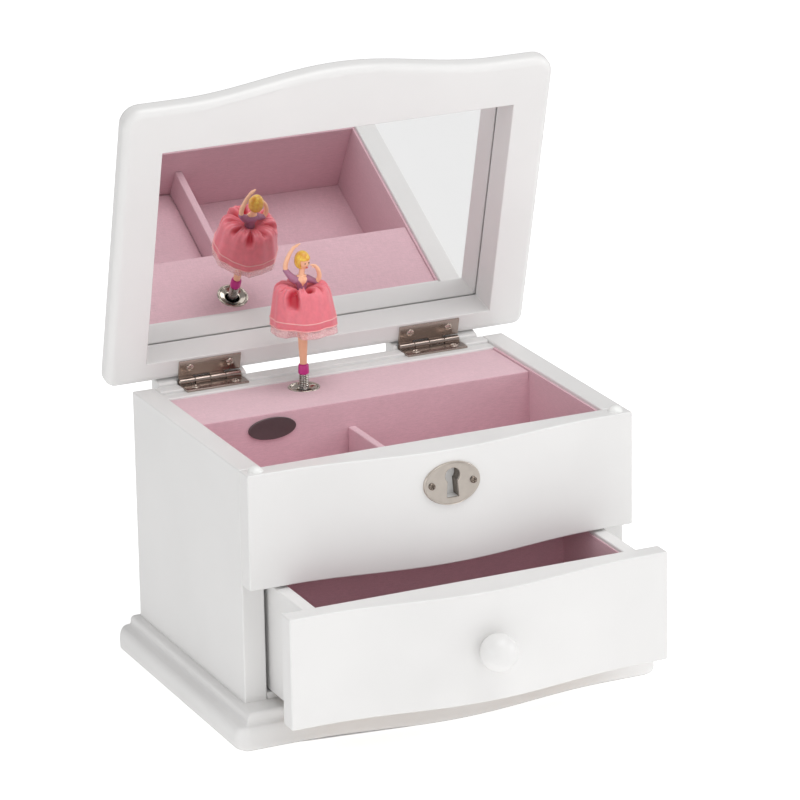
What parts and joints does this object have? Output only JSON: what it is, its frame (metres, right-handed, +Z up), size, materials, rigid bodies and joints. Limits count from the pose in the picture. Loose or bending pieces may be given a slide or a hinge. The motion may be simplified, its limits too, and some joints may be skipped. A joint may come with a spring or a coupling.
{
  "type": "wind-up music box",
  "caption": "Small white wooden jewellery music box with a mirrored hinged lid, a lined tray, a drawer and a turning dancer on a spring, driven by a wind-up comb movement.",
  "frame": {"origin": "middle of the case's footprint on the surface it stands on", "axes": "+Z up, +Y to the back, +X to the right seen from the front"},
  "size_m": [0.1688, 0.1737, 0.2201],
  "materials": {
    "lacquer": "satin white lacquer on wood",
    "felt": "dark felt",
    "bare_board": "bare thin board and card",
    "pink_cloth": "dusty pink cloth lining",
    "nickel": "satin nickel",
    "clear_pad": "clear soft pad",
    "plate": "dark grey bare plate",
    "mirror": "mirror with a bevelled edge",
    "zinc": "plain cast zinc",
    "steel": "hardened steel",
    "brass": "plain brass",
    "figure": "painted moulded plastic",
    "skirt": "coral pink satin and tulle",
    "shoe": "magenta paint"
  },
  "bodies": {
    "case": {"base_felt": "felt", "base_moulding": "lacquer", "bottom_panel": "lacquer", "side_panel_left": "lacquer", "side_panel_right": "lacquer", "back_panel": "lacquer", "hinge_rail": "lacquer", "lid_stop_blocks": "lacquer", "front_panel": "lacquer", "escutcheon": "nickel", "escutcheon_pins": "nickel", "rim_bumpers": "clear_pad", "tray_floor": "bare_board", "movement_wall": "bare_board", "platform": "pink_cloth", "spindle_ring": "nickel", "name_plate": "plate", "tray_divider": "pink_cloth", "raised_floor": "pink_cloth", "lining_sides": "pink_cloth", "lining_front": "pink_cloth", "lining_back": "pink_cloth", "lining_floor": "pink_cloth", "lower_hinge_leaves": "nickel", "hinge_pins": "nickel", "lower_hinge_screws": "nickel", "bedplate": "zinc", "comb": "steel", "comb_screws": "brass", "barrel_bridge": "zinc", "cylinder_bracket": "zinc", "governor_bracket": "zinc", "mounting_screws": "nickel"},
    "lid": {"lid_frame": "lacquer", "lid_top_panel": "lacquer", "mirror_glass": "mirror", "mirror_backing": "bare_board", "upper_hinge_leaves": "nickel", "upper_hinge_screws": "nickel"},
    "drawer": {"drawer_front": "lacquer", "drawer_sides": "lacquer", "drawer_back": "lacquer", "drawer_bottom": "bare_board", "drawer_lining": "pink_cloth", "drawer_knob": "lacquer", "knob_screw": "nickel"},
    "winding_key": {"winding_key": "nickel", "winding_arbor": "steel"},
    "barrel": {"spring_barrel": "brass", "mainspring": "steel"},
    "cylinder": {"tune_cylinder": "brass", "cylinder_arbor": "steel"},
    "governor": {"governor_wheel": "brass"},
    "fan": {"fan_worm": "steel"},
    "dancer_mount": {"dancer_spring": "nickel"},
    "dancer": {"dancer_figure": "figure", "dancer_skirt": "skirt", "dancer_shoe": "shoe"}
  },
  "joints": [
    {"name": "lid_hinge", "type": "hinge", "parent": "case", "child": "lid", "pos_m": [0, 0.0526, 0.1009], "axis": [1, 0, 0], "range_deg": [0, 75.3]},
    {"name": "drawer_slide", "type": "slide", "parent": "case", "child": "drawer", "axis": [0, -1, 0], "range_m": [-0.03, 0.012]},
    {"name": "key_turn", "type": "hinge", "parent": "case", "child": "winding_key", "pos_m": [-0.0154, 0.05275, 0.048], "axis": [0, 1, 0], "range_deg": [0, 1800]},
    {"name": "cylinder_turn", "type": "hinge", "parent": "case", "child": "cylinder", "pos_m": [-0.0154, 0.033, 0.075], "axis": [0, 0, 1], "continuous": true},
    {"name": "barrel_turn", "type": "hinge", "parent": "case", "child": "barrel", "pos_m": [-0.0154, 0.033, 0.048], "axis": [0, 1, 0], "continuous": true},
    {"name": "governor_turn", "type": "hinge", "parent": "case", "child": "governor", "pos_m": [-0.0255, 0.033, 0.08], "axis": [0, 0, 1], "continuous": true},
    {"name": "fan_turn", "type": "hinge", "parent": "case", "child": "fan", "pos_m": [-0.03195, 0.033, 0.0886], "axis": [0, 1, 0], "continuous": true},
    {"name": "dancer_fold", "type": "hinge", "parent": "case", "child": "dancer_mount", "pos_m": [-0.0154, 0.033, 0.1012], "axis": [1, 0, 0], "range_deg": [0, 90.1], "deforming": ["dancer_spring", "dancer_skirt"]},
    {"name": "dancer_turn", "type": "hinge", "parent": "dancer_mount", "child": "dancer", "pos_m": [-0.0154, 0.033, 0.1038], "axis": [0, 0, 1], "continuous": true}
  ],
  "couplings": [
    {"joint": "barrel_turn", "follows": "cylinder_turn", "ratio": -0.2},
    {"joint": "governor_turn", "follows": "cylinder_turn", "ratio": -4},
    {"joint": "fan_turn", "follows": "cylinder_turn", "ratio": -20},
    {"joint": "dancer_turn", "follows": "cylinder_turn", "ratio": 1},
    {"joint": "dancer_fold", "follows": "lid_hinge", "ratio": 1.1952}
  ]
}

========

#### SHORT EXERCISE
Whenever "materials" turns up in a line, pick that line out.

#### SOLUTION TO THIS EXERCISE
What parts and joints does this object have? Output only JSON: what it is, its frame (metres, right-handed, +Z up), size, materials, rigid bodies and joints. Limits count from the pose in the picture. Loose or bending pieces may be given a slide or a hinge. The motion may be simplified, its limits too, and some joints may be skipped. A joint may come with a spring or a coupling.
  "materials": {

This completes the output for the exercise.